Altro che onde radio, il modo migliore per comunicare con una civiltà spaziale è inviare veri e propri messaggi scritti, magari impacchettando materiale organico in una meteora.
Per trovare gli extraterrestri l'analisi delle onde radio non basta. Meglio andare a cercare "i messaggi in bottiglia", cioè dei veri e propri messaggi scritti che ci potrebbero aver mandato. A sostenere questa teoria, che ribalta un po' quella tradizionale portata avanti dal programma SETI (la ricerca di forme di vita attraverso l'ascolto dei segnali radio che arrivano dal cosmo) è Christopher Rose, professore di ingegneria elettronica alla Rutgers University in America. Secondo Rose, scrivere informazioni su un qualsiasi tipo di supporto e mandarle fisicamente in un qualunque punto dello spazio è più efficiente dal punto di vista energetico che inviare segnali radio, che tendono a disperdersi man mano che si diffondono nel cosmo, diventando poco comprensibili.
I segnali radio poi hanno un altro problema: quando arrivano a destinazione non è detto che ci sia qualcuno ad ascoltare. Magari la civiltà alla quale erano destinati si è estinta o non ha le capacità tecniche per individuarli. Per aumentare le chance di successo, quindi, chi manda le onde radio dovrebbe ripeterle più e più volte. Un messaggio fisico invece una volta atterrato rimane lì dov'è in attesa che qualcuno lo scopra e lo capisca.

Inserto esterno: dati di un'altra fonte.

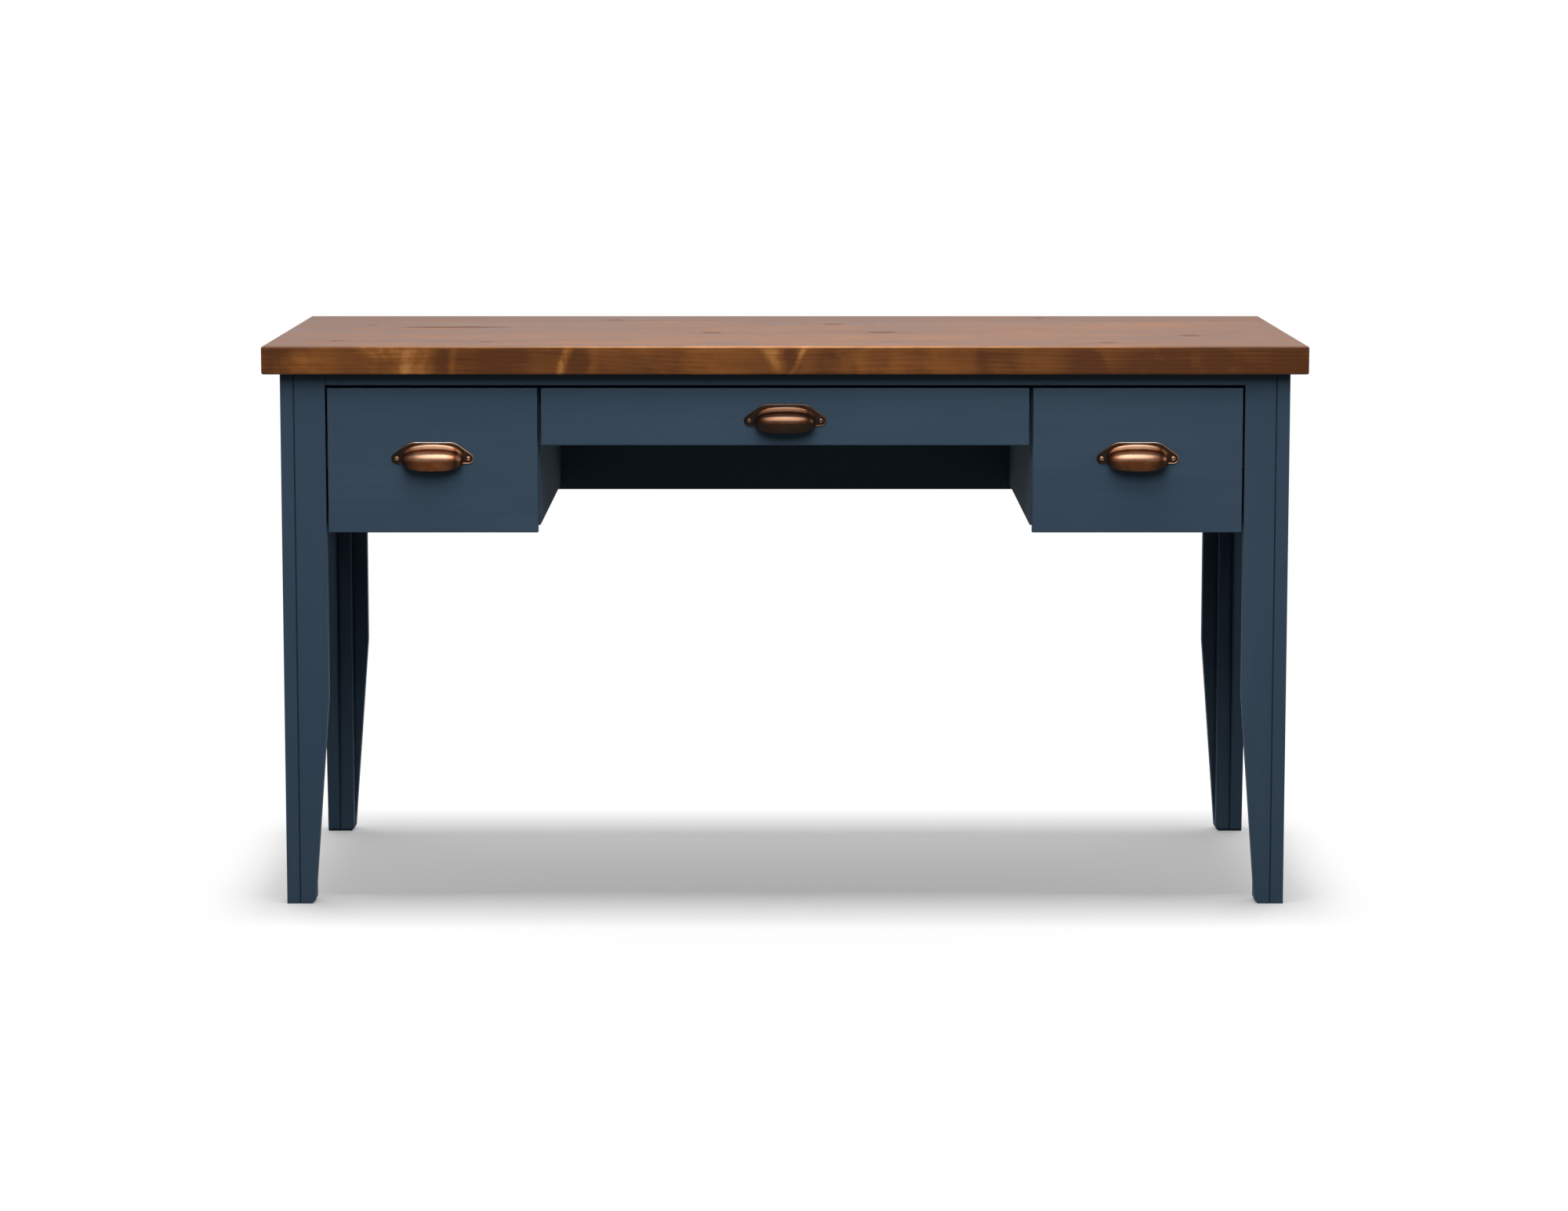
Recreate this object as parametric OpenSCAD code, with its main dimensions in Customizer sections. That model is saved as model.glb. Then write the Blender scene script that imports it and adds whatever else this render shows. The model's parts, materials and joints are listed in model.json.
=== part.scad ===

In un articolo pubblicato sulla rivista Nature, Rose sottolinea come dunque sia meglio mandare un messaggio scritto vero e proprio, una sorta di bottiglia da affidare all'oceano dello spazio. E suggerisce anche il mezzo: meteoriti con all'interno impacchettato materiale organico. "Questi messaggi potrebbero essere già tra noi: sulla Terra o sulla Luna o tra le meteoriti cadute sui satelliti di Giove", dice Rose. L'idea sembra difficile da accettare, ma "tutto dipende da quello che pensiamo del tempo", aggiunge. "Se non abbiamo fretta, il modo migliore di comunicare è scrivere un messaggio e mandarlo così ".